You aren't boring me but it's a bit hard to read - I got a bit lost. Could you try splitting into paragraphs and reporting?

I'm sure you will get some fab advice on here. Welcome.

something2say · 14/03/2013 21:50

Past behaviour indicates future behaviour. I say ditch and find new x. Imagine your life without him. Take that step. There is always another man xx

rhondajean · 14/03/2013 21:50

Reposting sorry!

Bluelightsandsirens · 14/03/2013 21:53

How old are our DC?

Your post is not only epic but really difficult to read without paragraphs, sorry.

AnyFucker · 14/03/2013 21:53

anti-piracy in Somalia ?

have you posted before, OP, that sounds familiar

no matter..time to protect your kids now

fuck him off for good...what do you think this is doing to your children ?

Bluelightsandsirens · 14/03/2013 21:54

Your DC not our, I am not your ex Grin

greyvix · 14/03/2013 21:59

I am sorry, but he's not going to change, certainly not for the better. He has already been emotionally abusive to you, and things are only likely to get worse. Enjoy your children, who are still young and need some stability. You will all be happier without him.

Xales · 14/03/2013 22:12

Best thing you can do is keep him away from your children.

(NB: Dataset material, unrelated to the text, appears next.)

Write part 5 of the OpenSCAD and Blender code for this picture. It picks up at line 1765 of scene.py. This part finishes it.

Your youngest is 4/5 and for her entire life all she is going to have known is you and this guy getting together, having issues, arguing, splitting up, having a crappy ruined Christmas or what ever time period after he has cleared off, getting back together, making promises you are not going to keep, having issues, start arguing repeat over again. How upset are your children each time he leaves?

If you were on your own you could repeat this over and over to your hearts content. This is unfair on your children, give them some stability.

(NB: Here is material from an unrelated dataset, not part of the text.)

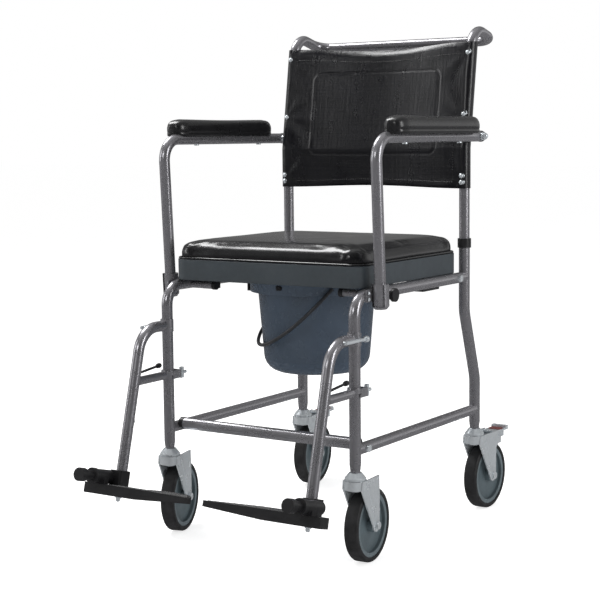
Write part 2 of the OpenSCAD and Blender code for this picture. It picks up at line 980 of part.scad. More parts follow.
// Hanger weldment: bent tube, upper saddle, brace and the clamp that holds the leg
module hanger(side) {
    color(frame_grey)
        on_side(side)
            difference() {
                union() {
                    hanger_run(hanger_d);
                    translate([track_x, front_y, hanger_z - 11])
                        leg_saddle(22, 2.5);
                    translate([track_x, front_y, clamp_z - 4])
                        leg_saddle(8, 3);
                    // Brace from the tube back to the clamp
                    rod_y([track_x, front_y - 88, clamp_z - 4], 15, 78);
                    // Clamp cheeks with the lever's guide behind the leg
                    for (x = [-1, 1])
                        block([track_x + (x < 0 ? -13.5 : 10.5), front_y - 2, latch_z - 6],
                              [track_x + (x < 0 ? -10.5 : 13.5), front_y + 20, clamp_z + 4]);
                    block([track_x - 13.5, front_y + 16, latch_z - 6],
                          [track_x + 13.5, front_y + 20, clamp_z + 4]);
                }
                translate([track_x, front_y, clamp_z - 40])
                    cylinder(r = leg_clear_r, h = 140);
                hanger_run(hanger_d - 2 * tube_wall);
                rod_y([track_x, front_y + 10, latch_z], 2 * (latch_r + running), 20);
            }
}

latch_r = 3;

// Hook rod that passes round the outside of the leg, with its nut
module hanger_hook(side) {
    hook_x = track_x + leg_clear_r + 6;
    color(zinc)
        on_side(side) {
            rod_y([hook_x, front_y - 54, hanger_z], 6, 67);
            rod_y([hook_x, front_y + 7, hanger_z], 11, 6);
            rod_x([track_x + hanger_d / 2 - 0.4, front_y - 48, hanger_z], 5,
                  hook_x - track_x - hanger_d / 2 + 0.4);
        }
}

// Quarter-turn latch: a rod with a cross bar behind the leg
module latch_lever(side) {
    color(zinc)
        on_side(side) {
            rod_y([track_x, front_y + 12, latch_z], 2 * latch_r, 38);
            rod_y([track_x, front_y + 20 + gap, latch_z], 11, 5);
            block([track_x - 2.6, front_y + 35, latch_z - 10],
                  [track_x + 2.6, front_y + 42, latch_z + 10]);
        }
}

// Places children at the lower end of the hanger tube, with +Y square to it and +Z down it
module at_elbow() {
    at_hanger_end()
        rotate([0, 0, 180])
            children();
}

// Elbow whose stem slides in the hanger tube; its nose carries the footplate hinge
module footplate_elbow(side) {
    stem_r = hanger_d / 2 - tube_wall - running;
    color(plastic_black)
        on_side(side)
            at_elbow()
                difference() {
                    union() {
                        translate([0, 0, -stem_len])
                            cylinder(r = stem_r, h = stem_len + 10);
                        translate([elbow_x, 0, gap])
                            linear_extrude(elbow_h)
                                round_rect(elbow_w, elbow_w, 5);
                        rod_y([barrel_x, 0, barrel_t], 2 * barrel_r, nose_n);
                    }
                    rod_y([barrel_x, 5, barrel_t], 2 * pin_r, nose_n);
                }
}

// Hinge pin with its neck and round end knob
module footplate_pin(side) {
    color(plastic_black)
        on_side(side)
            at_elbow() {
                rod_y([barrel_x, 5, barrel_t], 2 * pin_r, neck_n - 4);
                rod_y([barrel_x, ring_n + gap, barrel_t], 17, neck_n - ring_n - gap);
                rod_y([barrel_x, neck_n, barrel_t], 23, knob_len);
            }
}

// Tapered tread with a deep hinge end; its heel is cut away to clear the hanger when it flips up
module footplate(side) {
    tip = tread_start - track_x;
    heel = heel_end - track_x;
    end = tip + plate_w;
    toe_n = 40;
    strip_n = elbow_w / 2 + 0.8;
    taper = [[tip, tread_t + 1], [tip, tread_t + 11], [heel, tread_t + 18]];
    color(plastic_black)
        on_side(side)
            at_elbow()
                difference() {
                    union() {
                        translate([0, toe_n, 0])
                            rotate([90, 0, 0]) {
                                linear_extrude(toe_n - strip_n)
                                    polygon(concat(taper, [
                                        [end, tread_t + 18], [end, tread_t], [heel, tread_t]
                                    ]));
                                linear_extrude(plate_depth)
                                    polygon(concat(taper, [[heel, tread_t]]));
                            }
                        rod_y([barrel_x, nose_n + gap, barrel_t], 2 * barrel_r,
                              ring_n - nose_n - gap);
                        rod_y([barrel_x, ring_n - 8, barrel_t], 2 * barrel_r + 3, 8);
                        block([barrel_x - barrel_r, nose_n + gap, barrel_t],
                              [barrel_x + barrel_r, toe_n - 1, tread_t + 4]);
                    }
                    rod_y([barrel_x, nose_n, barrel_t], 2 * (pin_r + running), 60);
                    // Inner corner cut back so that the pair clear each other's heels
                    translate([0, 0, tread_t - 1])
                        linear_extrude(22)
                            polygon([
                                [tip - 1, toe_n - 3],
                                [tip + inner_cut, toe_n - plate_depth - 1],
                                [tip - 1, toe_n - plate_depth - 1]
                            ]);
                }
}

// ---------- parts ----------

placed() side_frame(-1);  // side_frame_left
placed() side_frame(1);  // side_frame_right
placed() cross_tube(cross_places[0]);  // front_cross_tube
placed() cross_tube(cross_places[1]);  // rear_cross_tube
placed() cross_tube_rings();
placed() cross_tube_bolts();
placed() back_frame();
placed() upright_collars();
placed() backrest_sling();
placed() backrest_screws();
placed() arm_sockets();
placed() socket_rivets();
placed() arm_pivot_bolts();
placed() castor_stems();
placed() seat_shell();
placed() seat_clips();
placed() pail_runners();
placed() seat_cushion();
placed() pail();
placed() pail_handle();
placed() arm_tube(-1);  // arm_tube_left
placed() arm_tube(1);  // arm_tube_right
placed() arm_pad(-1);  // arm_pad_left
placed() arm_pad(1);  // arm_pad_right
placed() arm_pad_screws(-1);  // arm_pad_screws_left
placed() arm_pad_screws(1);  // arm_pad_screws_right
placed() arm_end_cap(-1);  // arm_end_cap_left
placed() arm_end_cap(1);  // arm_end_cap_right
placed() arm_lock(-1);  // arm_lock_left
placed() arm_lock(1);  // arm_lock_right
placed() castor_fork(0, false);  // castor_fork_front_left
placed() castor_fork(1, false);  // castor_fork_front_right
placed() castor_fork(2, true);  // castor_fork_rear_left
placed() castor_fork(3, true);  // castor_fork_rear_right
placed() castor_axle(0);  // castor_axle_front_left
placed() castor_axle(1);  // castor_axle_front_right
placed() castor_axle(2);  // castor_axle_rear_left
placed() castor_axle(3);  // castor_axle_rear_right
placed() castor_hub(0);  // castor_hub_front_left
placed() castor_hub(1);  // castor_hub_front_right
placed() castor_hub(2);  // castor_hub_rear_left
placed() castor_hub(3);  // castor_hub_rear_right
placed() castor_tyre(0);  // castor_tyre_front_left
placed() castor_tyre(1);  // castor_tyre_front_right
placed() castor_tyre(2);  // castor_tyre_rear_left
placed() castor_tyre(3);  // castor_tyre_rear_right
placed() brake_pedal(2);  // brake_pedal_left
placed() brake_pedal(3);  // brake_pedal_right
placed() hanger(-1);  // hanger_left
placed() hanger(1);  // hanger_right
placed() hanger_hook(-1);  // hanger_hook_left
placed() hanger_hook(1);  // hanger_hook_right
placed() latch_lever(-1);  // latch_lever_left
placed() latch_lever(1);  // latch_lever_right
placed() footplate_elbow(-1);  // footplate_elbow_left
placed() footplate_elbow(1);  // footplate_elbow_right
placed() footplate_pin(-1);  // footplate_pin_left
placed() footplate_pin(1);  // footplate_pin_right
placed() footplate(-1);  // footplate_left
placed() footplate(1);  // footplate_right
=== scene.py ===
"""Looks of the wheeled commode chair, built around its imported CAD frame. Lengths are in metres."""

import json
import math

import bmesh
import bpy
from mathutils import Matrix, Vector, noise


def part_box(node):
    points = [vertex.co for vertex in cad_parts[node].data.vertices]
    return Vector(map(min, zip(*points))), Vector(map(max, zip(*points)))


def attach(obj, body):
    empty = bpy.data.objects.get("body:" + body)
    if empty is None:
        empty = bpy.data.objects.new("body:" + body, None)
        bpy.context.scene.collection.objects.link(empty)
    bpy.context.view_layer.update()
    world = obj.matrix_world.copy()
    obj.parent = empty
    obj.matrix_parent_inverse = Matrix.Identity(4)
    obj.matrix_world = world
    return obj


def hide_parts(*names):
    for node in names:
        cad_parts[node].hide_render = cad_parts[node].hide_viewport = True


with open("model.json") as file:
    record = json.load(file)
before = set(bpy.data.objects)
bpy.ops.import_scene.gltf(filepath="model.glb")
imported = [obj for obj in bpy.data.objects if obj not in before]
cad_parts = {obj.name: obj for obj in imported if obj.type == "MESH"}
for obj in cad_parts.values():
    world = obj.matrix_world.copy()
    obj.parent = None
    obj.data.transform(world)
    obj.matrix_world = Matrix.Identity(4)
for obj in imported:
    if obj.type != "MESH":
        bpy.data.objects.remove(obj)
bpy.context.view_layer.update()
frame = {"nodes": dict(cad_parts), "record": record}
NODES = frame["nodes"]

# ---------- stations taken over from the CAD, in the shipped frame ----------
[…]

Soundofthecrowd · 14/03/2013 22:56

It sounds really awful what you have been going through, I read your whole post, and my heart goes out to you. However, he does not sound the type of man who can accept you and your children as a whole package in the long term tho I'm sure he has feelings for you. It is really unfair on your children to have him as an unreliable presence and especially to cause their mum pain on a regular basis. Try to be strong and say goodbye, in time you will find someone worthy of you and your kids.

Cassarick · 14/03/2013 22:58

Are you the OP that is kissing xxxxx everyone in AIBU as well as here????

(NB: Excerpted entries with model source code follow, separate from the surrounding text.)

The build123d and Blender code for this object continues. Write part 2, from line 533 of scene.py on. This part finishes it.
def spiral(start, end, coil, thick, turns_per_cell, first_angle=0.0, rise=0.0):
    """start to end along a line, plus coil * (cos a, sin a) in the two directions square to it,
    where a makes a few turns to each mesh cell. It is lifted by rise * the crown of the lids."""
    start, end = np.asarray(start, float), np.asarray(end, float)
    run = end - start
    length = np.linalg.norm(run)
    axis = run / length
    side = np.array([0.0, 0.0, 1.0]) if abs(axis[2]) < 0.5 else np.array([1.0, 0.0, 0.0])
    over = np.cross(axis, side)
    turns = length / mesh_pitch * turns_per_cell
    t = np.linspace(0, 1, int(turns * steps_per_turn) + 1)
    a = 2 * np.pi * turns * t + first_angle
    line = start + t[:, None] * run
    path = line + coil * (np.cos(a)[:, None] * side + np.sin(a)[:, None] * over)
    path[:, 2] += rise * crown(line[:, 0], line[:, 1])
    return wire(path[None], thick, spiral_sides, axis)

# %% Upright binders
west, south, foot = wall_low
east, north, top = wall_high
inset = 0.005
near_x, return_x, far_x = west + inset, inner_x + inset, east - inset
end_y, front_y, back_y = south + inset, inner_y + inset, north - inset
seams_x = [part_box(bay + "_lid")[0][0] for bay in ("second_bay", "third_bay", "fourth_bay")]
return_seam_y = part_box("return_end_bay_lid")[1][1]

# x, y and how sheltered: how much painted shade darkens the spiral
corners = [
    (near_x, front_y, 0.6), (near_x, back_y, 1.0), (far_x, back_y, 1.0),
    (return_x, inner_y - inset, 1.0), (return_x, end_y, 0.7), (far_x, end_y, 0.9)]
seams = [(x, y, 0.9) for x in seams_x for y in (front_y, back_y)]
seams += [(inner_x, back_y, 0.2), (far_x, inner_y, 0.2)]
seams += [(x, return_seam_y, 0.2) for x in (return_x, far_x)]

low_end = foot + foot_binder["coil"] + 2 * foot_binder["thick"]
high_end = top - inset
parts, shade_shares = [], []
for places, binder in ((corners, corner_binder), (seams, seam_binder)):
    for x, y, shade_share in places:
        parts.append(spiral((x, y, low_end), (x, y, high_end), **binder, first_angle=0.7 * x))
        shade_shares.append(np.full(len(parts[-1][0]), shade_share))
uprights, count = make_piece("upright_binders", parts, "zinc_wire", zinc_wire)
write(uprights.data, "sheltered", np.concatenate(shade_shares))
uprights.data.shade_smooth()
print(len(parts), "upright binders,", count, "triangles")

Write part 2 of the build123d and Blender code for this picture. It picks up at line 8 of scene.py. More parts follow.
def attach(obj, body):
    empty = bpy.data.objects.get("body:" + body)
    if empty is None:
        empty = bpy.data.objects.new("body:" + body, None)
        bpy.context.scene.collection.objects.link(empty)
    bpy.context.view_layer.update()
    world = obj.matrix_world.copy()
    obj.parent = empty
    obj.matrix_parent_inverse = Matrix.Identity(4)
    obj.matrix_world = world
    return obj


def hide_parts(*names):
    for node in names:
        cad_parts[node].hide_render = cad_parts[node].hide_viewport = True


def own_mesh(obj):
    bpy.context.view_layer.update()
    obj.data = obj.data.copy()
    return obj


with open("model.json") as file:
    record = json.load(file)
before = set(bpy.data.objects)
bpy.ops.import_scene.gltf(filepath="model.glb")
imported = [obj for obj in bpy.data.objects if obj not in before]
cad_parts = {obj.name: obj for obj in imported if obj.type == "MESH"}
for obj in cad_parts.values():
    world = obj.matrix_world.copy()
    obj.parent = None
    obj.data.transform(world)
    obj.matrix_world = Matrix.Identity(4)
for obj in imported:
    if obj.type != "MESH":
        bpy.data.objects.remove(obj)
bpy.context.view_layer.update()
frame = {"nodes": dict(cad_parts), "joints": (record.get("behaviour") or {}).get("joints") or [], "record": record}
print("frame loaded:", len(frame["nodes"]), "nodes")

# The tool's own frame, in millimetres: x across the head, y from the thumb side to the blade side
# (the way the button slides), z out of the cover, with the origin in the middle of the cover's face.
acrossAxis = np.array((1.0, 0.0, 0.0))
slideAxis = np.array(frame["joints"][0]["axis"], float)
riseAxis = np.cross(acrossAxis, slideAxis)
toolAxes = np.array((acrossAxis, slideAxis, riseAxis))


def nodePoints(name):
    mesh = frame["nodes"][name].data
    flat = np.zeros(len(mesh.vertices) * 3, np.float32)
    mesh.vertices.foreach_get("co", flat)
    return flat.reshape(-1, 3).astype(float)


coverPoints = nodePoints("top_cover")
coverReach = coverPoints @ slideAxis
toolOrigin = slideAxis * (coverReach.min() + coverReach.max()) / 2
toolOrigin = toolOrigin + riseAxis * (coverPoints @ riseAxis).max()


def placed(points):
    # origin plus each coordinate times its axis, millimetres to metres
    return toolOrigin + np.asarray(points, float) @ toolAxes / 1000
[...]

tightfortime · 14/03/2013 23:04

You know the answer already, paragraphs or not.

You love him, you love your kids. He is struggling in the stepdad role.

Yes, it's hard, but you make it work if its right and always with the kids forefront of your mind.

He has repeatedly fallen at every hurdle.

I suggest you let him go. Yes, he might be the one who got away and he might just grow a pair and come back. Down the line.

But for now, take back the control and prioritise your children. Please.